Everyone dies. This is something that most Americans don't know, or don't want to face. And almost everyone gets sick. I qualify that statement only because it is within the realm of possibility that someone, somewhere in America never ever gets sick, never ever gets injured, and will lie down one night and die peaceably in their sleep, alleviating any need for any health care. Others may need it, and not get it, but that is part of the problem.
Most of us, however, will get sick. We will be injured. We will have children, and that won't always go so well. We will get old and frail and die from something not-so-quick and benign as a heart attack in our sleep.

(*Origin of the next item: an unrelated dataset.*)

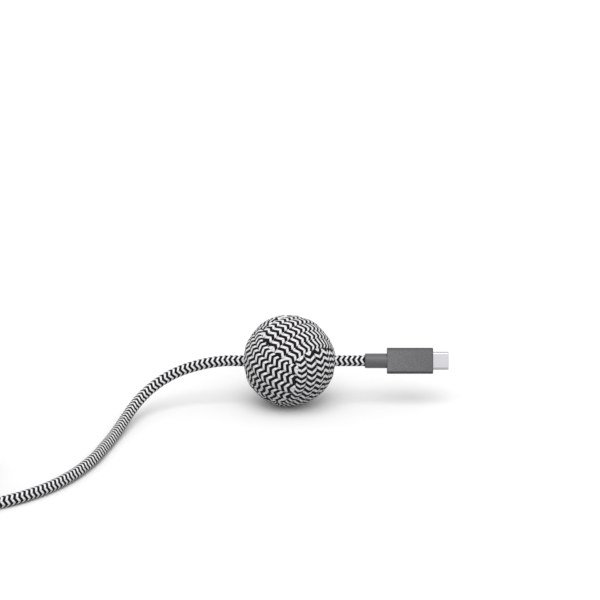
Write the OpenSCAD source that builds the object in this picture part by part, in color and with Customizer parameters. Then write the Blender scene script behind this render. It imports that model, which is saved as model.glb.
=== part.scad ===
// Charging cable: a braided cord with the same flat plug on both ends and a weighted rope knot
// that slides and turns on the cord near one plug. Millimetres, +Z up. The origin is the
// foot of the knot, on the surface that the cable lies on; the near plug points along +X.

/* [Cord] */
// Diameter over the braid
cord_d = 5; // [4.6:0.1:5.2]
// Air between neighbouring turns of the coil
coil_gap = 0.5; // [0.45:0.05:0.8]
// Centreline radius of the innermost turn
coil_inner_r = 20.75; // [18:0.25:24]
// Turns wound before the coil reverses
layer_turns = 3.5; // [2.5:1:4.5]
// Layers of turns, one on the other
coil_layers = 4; // [2:2:4]

/* [Knot] */
// Thickness of a turn on the outside
turn_d = 3.9; // [3.6:0.1:4]
// Thickness of a turn squeezed underneath
under_d = 2.5; // [2.2:0.1:2.5]
// Air between the weight and the turns underneath
weight_gap = 0.3; // [0.2:0.05:0.5]
// Space between the turns underneath and those outside
layer_gap = 1.2; // [1.1:0.05:1.5]
// Depth of the flattened foot
foot_depth = 0.4; // [0.2:0.05:0.6]
// Angle from one turn to the next, seen from the centre
turn_angle = 13.4; // [13.2:0.1:13.6]
// Tilt of the knot about the cord
knot_tilt = 17; // [15:0.5:18]
// Air between the turns and the cord that passes them
turn_clear = 0.3; // [0.2:0.05:0.5]

/* [Weight and sleeve] */
// Diameter of the ball inside the turns
weight_d = 26; // [24:0.5:26]
// Wall of the sleeve in the weight
sleeve_wall = 0.9; // [0.7:0.1:1.2]
// Play between sleeve and cord, on the radius
slide_clear = 0.1; // [0.05:0.01:0.2]
// Play between weight and sleeve, on the radius
spin_clear = 0.05; // [0.02:0.01:0.1]
// Height of the rims that keep the weight on its sleeve
rim_h = 0.7; // [0.4:0.1:0.9]
// Thickness of those rims
rim_t = 0.6; // [0.4:0.1:0.8]

/* [Plug] */
// Width of the metal shell
shell_w = 8.25; // [8.2:0.01:8.3]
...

You can't save up for that, and you can't prepare for it. Most of us can't pay for it out of hand, and no one can make the on the fly decisions that need to be made when the winds of crisis are blowing so hard we can hardly stand up against them. You think you can and you will, but you can't and you won't.
This is not something to be ashamed of; it only means that you are human.
The people that I have heard discussing their excellent plans for covering their own health care needs always seem terribly naive. The man who'd carefully priced labor and delivery at various hospitals, negotiated a deal with one, and saved up for the birth of his child...but seemed to have no awareness of the things that can go wrong. No savings for emergency c-section, or NICU, or even a day or two extra hospital stay for either wife or baby. The two political consultants who didn't see the need for ER visits for infants with high fevers. After all, a 'mother's instinct' should let you know if it's meningitis or RSV or teething. The people who believe 'something should be done' about the mentally ill in our communities, but religiously vote against the taxes necessary to pay for those services. The folk who believe the Boogeyman will not visit them if they eat right and exercise, and that illness is the fault of the person who becomes ill.
This last typifies the main sin in this debate. If illness is someone's fault, then no one feels obligated to help. The argument is that no one should be forced to pay for another person's unhealthy lifestyle and choices.
In short, in my country, we are not our brother's keeper.